Oh!  haha yes I could see how shooting that many kids and dealing with that many parents would burn you out!  lol.  I thought that from this post being children, that this is what you were looking to get in to.


----------



## KAikens318 (Aug 21, 2010)

JimmyJaceyMom said:


> Oh!  haha yes I could see how shooting that many kids and dealing with that many parents would burn you out!  lol.  I thought that from this post being children, that this is what you were looking to get in to.



Lol DEFINITELY not. I really would love to be into sports photography, but am focusing on weddings and adult portraits right now.  I did this shoot for a friend, the oldest girl lives in NC with her mom and she was visiting with dad for the summer, so this was a little surprise shoot for him so he would have some pictures of her when she went back home.


----------



## ericonoahu (Aug 31, 2010)

This one also was taken with no flash, one reflector, sunset on her left and a little behind, gold reflector about 45% to her right.


----------



## Fifthphotography (Aug 31, 2010)

> Thanks! I hate shooting with flash because it just makes it look...snapshot. I am shooting an indoor wedding in a month or so and I am worried about that but I have a great diffuser for my SB-600


 Id reccomend getting your flash off the camera. this is what i used Nikon SC-29 TTL Off-Camera Shoe Cord with AF Assist - 4766 - B&H until I got my d90 and switched to wireless. You will see a drastic improvement using off camera lighting. you can do some cool things with flash and low light.

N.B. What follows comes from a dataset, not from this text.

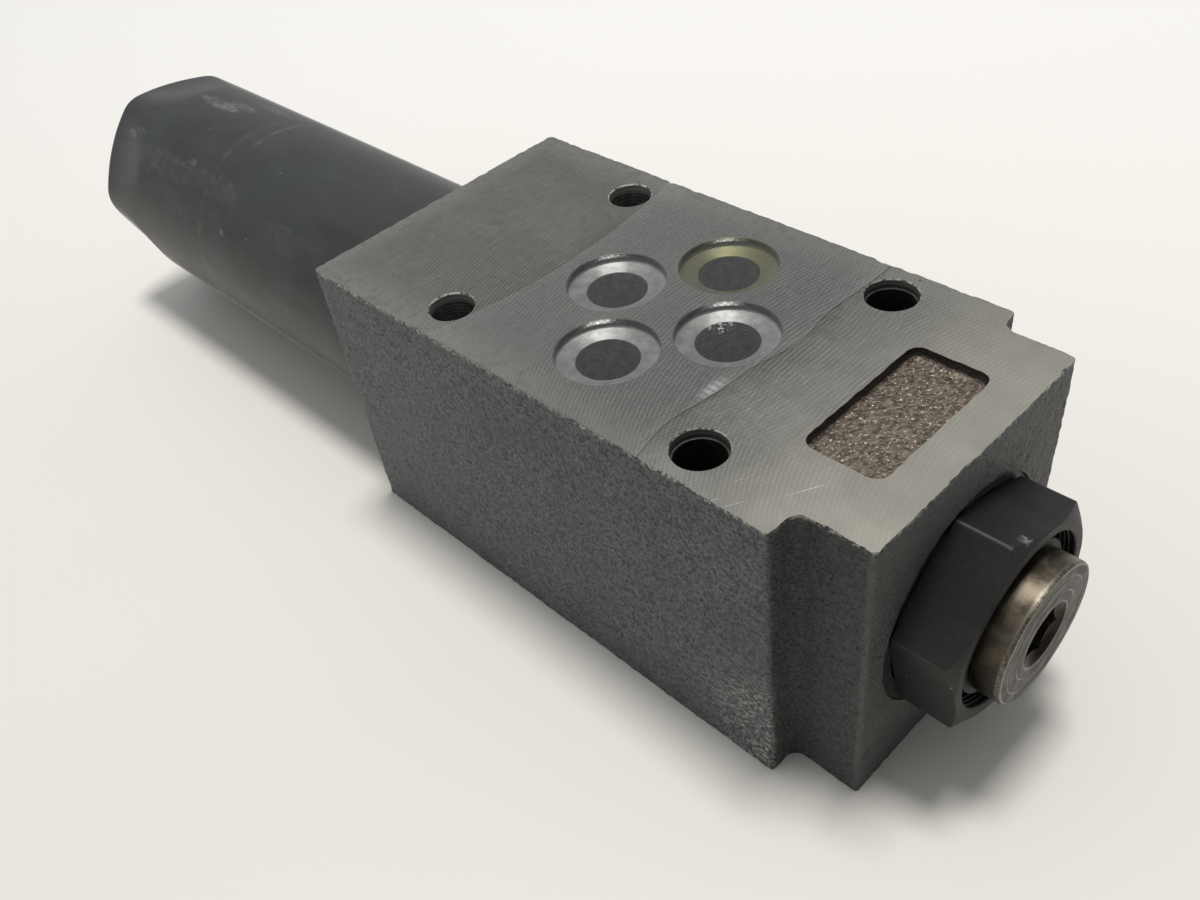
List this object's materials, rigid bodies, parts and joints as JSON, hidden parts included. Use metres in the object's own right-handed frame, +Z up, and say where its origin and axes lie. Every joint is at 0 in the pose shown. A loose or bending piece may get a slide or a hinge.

shot after right after sunset with a sb-600 in a micro softbox camera left  



Izak-10


----------



## KAikens318 (Sep 1, 2010)

Fifthphotography said:


> > Thanks! I hate shooting with flash because it just makes it look...snapshot. I am shooting an indoor wedding in a month or so and I am worried about that but I have a great diffuser for my SB-600
> 
> 
> Id reccomend getting your flash off the camera. this is what i used Nikon SC-29 TTL Off-Camera Shoe Cord with AF Assist - 4766 - B&H until I got my d90 and switched to wireless. You will see a drastic improvement using off camera lighting. you can do some cool things with flash and low light.
> ...




The only problem that I am worried about with the wedding is that it is going to be a room that is PACKED and things will be moving quickly, I may not have time to set up the wireless triggers and the off camera flash. I am shooting a wedding on Saturday too but that will be outdoors (As long as the hurricane doesn't hit us)


----------



## dannystoria (Sep 13, 2010)

The last picture is absolutely adorable!!


----------



## KAikens318 (Sep 13, 2010)

dannystoria said:


> The last picture is absolutely adorable!!


 

Isn't he the cutest little thing? I was trying to get him to smile the whole time but the only thing that did it was barking like a dog. Lol. Yet another reason I do not normally shoot children's portraits.

I have another children's shoot with a 3 year old and a 4 year old next weekend...they know me which is good and they are pretty good listeners so I am hoping we can get it done quickly without too much fuss. We are going to try some in-studio and if that doesn't work, out to the park we go.


----------